-- Written task --
Copy out the line that contains "box = shape.BoundBox", the line that contains "in imported if", and every line between them, exactly, and nothing else.
— start of Provided material —
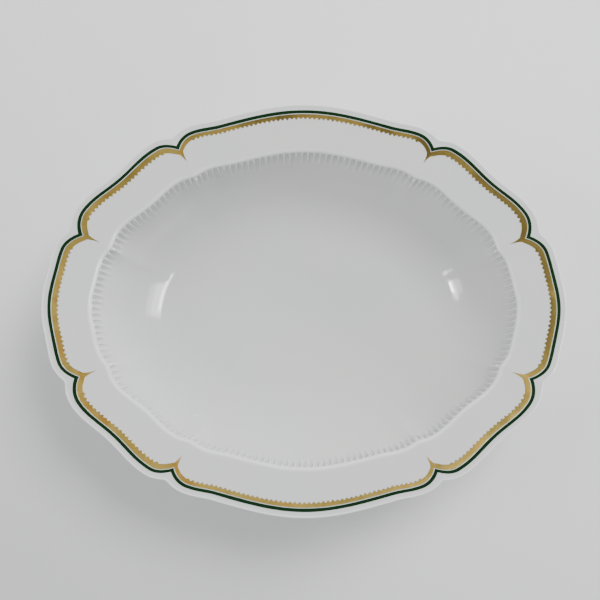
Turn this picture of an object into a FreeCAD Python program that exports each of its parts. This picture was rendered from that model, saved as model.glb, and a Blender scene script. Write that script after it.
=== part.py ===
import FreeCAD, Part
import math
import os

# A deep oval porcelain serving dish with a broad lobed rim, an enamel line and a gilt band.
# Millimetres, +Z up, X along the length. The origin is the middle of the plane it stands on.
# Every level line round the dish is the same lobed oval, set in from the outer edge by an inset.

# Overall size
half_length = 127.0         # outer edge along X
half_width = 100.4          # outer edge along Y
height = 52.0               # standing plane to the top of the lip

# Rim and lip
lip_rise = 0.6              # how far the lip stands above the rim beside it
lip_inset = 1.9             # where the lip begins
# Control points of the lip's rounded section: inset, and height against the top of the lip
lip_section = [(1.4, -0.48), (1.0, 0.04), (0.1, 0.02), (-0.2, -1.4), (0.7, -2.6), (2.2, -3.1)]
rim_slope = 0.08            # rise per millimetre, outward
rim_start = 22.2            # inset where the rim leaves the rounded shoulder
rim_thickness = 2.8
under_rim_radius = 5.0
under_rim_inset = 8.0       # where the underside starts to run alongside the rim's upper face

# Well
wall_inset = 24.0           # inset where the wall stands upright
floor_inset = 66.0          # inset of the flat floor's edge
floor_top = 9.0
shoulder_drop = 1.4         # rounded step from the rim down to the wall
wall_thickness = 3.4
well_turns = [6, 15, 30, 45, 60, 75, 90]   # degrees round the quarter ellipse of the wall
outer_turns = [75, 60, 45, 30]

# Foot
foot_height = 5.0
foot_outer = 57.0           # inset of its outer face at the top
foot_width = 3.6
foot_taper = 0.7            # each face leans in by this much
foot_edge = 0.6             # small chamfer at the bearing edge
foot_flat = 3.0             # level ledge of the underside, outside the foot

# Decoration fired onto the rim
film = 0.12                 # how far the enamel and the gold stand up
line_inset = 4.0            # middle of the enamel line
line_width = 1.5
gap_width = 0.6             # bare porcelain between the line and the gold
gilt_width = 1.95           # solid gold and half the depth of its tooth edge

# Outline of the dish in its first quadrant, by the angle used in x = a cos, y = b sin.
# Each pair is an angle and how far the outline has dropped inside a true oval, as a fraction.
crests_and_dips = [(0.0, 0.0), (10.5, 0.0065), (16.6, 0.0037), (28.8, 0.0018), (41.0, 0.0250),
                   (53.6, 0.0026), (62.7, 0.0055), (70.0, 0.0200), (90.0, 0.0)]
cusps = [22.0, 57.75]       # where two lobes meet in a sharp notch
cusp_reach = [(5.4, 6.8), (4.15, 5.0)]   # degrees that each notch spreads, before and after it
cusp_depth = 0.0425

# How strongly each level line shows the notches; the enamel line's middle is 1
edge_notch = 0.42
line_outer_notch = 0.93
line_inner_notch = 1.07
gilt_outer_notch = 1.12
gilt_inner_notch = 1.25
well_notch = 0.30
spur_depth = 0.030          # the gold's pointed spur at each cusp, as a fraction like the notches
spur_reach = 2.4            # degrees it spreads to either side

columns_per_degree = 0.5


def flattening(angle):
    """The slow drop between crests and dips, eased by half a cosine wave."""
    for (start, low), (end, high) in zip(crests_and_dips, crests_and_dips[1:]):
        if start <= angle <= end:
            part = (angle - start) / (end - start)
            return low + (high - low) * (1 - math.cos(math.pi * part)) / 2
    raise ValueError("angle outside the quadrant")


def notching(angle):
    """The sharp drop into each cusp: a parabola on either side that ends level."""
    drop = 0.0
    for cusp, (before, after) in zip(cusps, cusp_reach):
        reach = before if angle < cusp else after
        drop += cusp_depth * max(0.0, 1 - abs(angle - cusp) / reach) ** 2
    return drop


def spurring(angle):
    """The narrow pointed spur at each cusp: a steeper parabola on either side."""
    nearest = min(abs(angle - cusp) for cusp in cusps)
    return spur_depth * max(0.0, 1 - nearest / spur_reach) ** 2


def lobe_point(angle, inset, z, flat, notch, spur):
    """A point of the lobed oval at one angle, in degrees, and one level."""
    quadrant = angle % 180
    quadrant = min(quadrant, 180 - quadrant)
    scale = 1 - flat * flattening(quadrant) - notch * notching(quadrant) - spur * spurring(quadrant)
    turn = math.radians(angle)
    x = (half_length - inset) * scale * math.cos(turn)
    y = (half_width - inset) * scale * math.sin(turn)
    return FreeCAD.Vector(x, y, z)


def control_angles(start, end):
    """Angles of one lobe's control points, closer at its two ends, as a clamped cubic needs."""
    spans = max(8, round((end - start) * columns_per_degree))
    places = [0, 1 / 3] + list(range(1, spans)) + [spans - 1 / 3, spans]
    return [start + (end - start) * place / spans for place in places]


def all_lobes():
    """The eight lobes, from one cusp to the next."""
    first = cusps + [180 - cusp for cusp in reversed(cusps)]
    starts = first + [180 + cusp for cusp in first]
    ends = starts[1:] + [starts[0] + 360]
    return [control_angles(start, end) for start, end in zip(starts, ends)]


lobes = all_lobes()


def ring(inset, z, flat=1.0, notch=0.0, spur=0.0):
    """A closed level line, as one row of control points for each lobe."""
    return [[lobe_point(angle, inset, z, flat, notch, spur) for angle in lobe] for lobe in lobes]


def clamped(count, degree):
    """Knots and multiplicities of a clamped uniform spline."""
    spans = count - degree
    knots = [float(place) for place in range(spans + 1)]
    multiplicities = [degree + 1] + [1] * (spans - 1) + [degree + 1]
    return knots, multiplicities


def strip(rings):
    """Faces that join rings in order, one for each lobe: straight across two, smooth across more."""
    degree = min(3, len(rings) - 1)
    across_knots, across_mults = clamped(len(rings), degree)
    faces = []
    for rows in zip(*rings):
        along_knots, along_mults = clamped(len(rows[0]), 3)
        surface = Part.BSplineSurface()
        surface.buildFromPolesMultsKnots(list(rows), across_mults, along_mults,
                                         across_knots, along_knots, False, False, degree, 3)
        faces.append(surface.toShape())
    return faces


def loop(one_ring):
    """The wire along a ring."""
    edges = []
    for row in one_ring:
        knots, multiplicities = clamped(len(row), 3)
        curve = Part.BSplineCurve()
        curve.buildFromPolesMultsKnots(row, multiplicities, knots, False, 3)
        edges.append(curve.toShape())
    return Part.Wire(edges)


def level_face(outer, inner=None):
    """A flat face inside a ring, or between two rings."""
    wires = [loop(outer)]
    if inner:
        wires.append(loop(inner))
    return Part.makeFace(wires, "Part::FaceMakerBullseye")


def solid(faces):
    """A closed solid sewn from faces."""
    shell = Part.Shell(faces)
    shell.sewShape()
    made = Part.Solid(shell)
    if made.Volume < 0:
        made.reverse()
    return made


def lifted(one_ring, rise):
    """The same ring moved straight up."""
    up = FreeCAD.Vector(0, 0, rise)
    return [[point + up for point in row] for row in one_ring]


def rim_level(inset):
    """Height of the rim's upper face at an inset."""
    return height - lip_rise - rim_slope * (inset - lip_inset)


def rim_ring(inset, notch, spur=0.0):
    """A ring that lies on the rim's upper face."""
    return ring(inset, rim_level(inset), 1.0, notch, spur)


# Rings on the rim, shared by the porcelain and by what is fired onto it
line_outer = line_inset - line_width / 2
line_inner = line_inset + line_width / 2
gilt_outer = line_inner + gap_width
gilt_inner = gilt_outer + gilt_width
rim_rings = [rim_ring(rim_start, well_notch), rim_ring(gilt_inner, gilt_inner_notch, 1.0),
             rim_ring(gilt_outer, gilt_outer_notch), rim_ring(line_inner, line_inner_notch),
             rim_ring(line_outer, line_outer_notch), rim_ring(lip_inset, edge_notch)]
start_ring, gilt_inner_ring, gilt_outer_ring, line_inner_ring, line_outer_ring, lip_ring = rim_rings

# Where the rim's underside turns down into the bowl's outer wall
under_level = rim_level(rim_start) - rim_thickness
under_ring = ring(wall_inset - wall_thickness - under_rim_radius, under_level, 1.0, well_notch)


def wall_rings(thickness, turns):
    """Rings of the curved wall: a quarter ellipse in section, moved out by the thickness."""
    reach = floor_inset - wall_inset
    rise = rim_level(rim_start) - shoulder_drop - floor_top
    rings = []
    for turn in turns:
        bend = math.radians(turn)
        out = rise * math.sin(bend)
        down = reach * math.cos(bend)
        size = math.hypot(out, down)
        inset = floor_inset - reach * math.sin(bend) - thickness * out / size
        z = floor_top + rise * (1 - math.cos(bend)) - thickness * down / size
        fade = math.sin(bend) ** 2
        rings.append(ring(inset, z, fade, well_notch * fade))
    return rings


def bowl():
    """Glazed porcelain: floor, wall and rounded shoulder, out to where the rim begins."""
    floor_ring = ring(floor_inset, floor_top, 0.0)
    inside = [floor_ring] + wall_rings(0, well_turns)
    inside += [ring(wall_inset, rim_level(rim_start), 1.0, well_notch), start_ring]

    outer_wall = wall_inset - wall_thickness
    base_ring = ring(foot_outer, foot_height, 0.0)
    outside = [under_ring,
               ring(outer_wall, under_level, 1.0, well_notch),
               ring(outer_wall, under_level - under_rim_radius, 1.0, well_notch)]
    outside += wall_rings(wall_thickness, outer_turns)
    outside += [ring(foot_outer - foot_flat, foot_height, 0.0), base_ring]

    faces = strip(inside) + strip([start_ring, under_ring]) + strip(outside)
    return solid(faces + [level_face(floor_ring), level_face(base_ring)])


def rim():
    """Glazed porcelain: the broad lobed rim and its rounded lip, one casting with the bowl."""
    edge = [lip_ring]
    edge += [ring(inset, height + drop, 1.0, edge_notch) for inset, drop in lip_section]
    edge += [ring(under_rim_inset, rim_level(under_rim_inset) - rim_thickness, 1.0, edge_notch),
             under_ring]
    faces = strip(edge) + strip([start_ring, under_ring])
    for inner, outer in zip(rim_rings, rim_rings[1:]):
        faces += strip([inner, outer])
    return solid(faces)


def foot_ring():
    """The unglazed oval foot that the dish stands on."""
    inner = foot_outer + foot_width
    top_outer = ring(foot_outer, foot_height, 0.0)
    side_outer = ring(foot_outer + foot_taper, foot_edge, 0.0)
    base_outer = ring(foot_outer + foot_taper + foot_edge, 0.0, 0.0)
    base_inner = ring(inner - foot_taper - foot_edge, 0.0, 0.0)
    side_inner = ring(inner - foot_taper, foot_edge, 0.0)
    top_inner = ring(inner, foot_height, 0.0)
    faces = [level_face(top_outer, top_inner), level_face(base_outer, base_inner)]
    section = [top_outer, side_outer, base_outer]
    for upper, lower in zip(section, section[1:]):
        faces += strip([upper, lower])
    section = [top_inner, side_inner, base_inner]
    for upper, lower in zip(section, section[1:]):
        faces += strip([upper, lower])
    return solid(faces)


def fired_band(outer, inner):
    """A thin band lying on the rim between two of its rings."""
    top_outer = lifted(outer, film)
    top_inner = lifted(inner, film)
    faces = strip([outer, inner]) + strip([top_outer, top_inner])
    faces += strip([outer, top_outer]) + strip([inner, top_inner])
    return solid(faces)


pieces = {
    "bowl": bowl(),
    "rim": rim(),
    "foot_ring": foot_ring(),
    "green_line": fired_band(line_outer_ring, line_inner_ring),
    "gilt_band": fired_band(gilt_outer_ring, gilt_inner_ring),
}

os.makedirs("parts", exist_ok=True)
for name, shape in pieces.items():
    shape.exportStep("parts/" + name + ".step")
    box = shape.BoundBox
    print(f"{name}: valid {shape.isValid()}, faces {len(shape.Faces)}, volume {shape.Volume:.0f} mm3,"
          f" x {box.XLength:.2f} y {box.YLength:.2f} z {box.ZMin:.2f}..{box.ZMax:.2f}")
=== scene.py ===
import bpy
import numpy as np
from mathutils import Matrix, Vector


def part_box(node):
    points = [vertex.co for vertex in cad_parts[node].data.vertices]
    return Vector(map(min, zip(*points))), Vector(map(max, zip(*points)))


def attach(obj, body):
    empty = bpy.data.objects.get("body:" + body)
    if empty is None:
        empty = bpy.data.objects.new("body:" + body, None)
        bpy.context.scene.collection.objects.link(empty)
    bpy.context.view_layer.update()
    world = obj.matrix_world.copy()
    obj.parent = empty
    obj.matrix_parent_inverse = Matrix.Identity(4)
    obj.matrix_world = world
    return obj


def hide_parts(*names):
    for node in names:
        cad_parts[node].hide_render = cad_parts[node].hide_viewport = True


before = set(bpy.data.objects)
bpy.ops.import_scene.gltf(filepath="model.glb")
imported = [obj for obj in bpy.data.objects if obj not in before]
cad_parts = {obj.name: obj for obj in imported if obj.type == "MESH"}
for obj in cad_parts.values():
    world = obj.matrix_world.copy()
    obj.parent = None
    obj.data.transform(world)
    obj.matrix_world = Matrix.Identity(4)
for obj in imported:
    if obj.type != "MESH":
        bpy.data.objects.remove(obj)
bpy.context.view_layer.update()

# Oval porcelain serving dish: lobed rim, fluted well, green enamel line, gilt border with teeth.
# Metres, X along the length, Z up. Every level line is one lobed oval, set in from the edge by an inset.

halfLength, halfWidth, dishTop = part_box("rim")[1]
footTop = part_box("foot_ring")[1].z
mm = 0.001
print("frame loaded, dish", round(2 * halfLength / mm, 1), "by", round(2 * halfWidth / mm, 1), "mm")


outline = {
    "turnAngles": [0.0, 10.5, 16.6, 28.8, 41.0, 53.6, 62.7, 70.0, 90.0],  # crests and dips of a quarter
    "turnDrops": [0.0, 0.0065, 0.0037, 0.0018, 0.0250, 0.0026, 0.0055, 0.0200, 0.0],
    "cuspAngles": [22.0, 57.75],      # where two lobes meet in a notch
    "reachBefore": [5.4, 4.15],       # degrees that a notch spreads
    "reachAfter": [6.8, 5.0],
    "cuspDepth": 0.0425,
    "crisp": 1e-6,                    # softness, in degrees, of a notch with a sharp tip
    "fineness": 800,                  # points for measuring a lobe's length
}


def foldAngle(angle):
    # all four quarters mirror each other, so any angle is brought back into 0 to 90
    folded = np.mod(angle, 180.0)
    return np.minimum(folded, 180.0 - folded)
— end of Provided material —
-- Response to this task --
    box = shape.BoundBox
    print(f"{name}: valid {shape.isValid()}, faces {len(shape.Faces)}, volume {shape.Volume:.0f} mm3,"
          f" x {box.XLength:.2f} y {box.YLength:.2f} z {box.ZMin:.2f}..{box.ZMax:.2f}")
=== scene.py ===
import bpy
import numpy as np
from mathutils import Matrix, Vector


def part_box(node):
    points = [vertex.co for vertex in cad_parts[node].data.vertices]
    return Vector(map(min, zip(*points))), Vector(map(max, zip(*points)))


def attach(obj, body):
    empty = bpy.data.objects.get("body:" + body)
    if empty is None:
        empty = bpy.data.objects.new("body:" + body, None)
        bpy.context.scene.collection.objects.link(empty)
    bpy.context.view_layer.update()
    world = obj.matrix_world.copy()
    obj.parent = empty
    obj.matrix_parent_inverse = Matrix.Identity(4)
    obj.matrix_world = world
    return obj


def hide_parts(*names):
    for node in names:
        cad_parts[node].hide_render = cad_parts[node].hide_viewport = True


before = set(bpy.data.objects)
bpy.ops.import_scene.gltf(filepath="model.glb")
imported = [obj for obj in bpy.data.objects if obj not in before]
cad_parts = {obj.name: obj for obj in imported if obj.type == "MESH"}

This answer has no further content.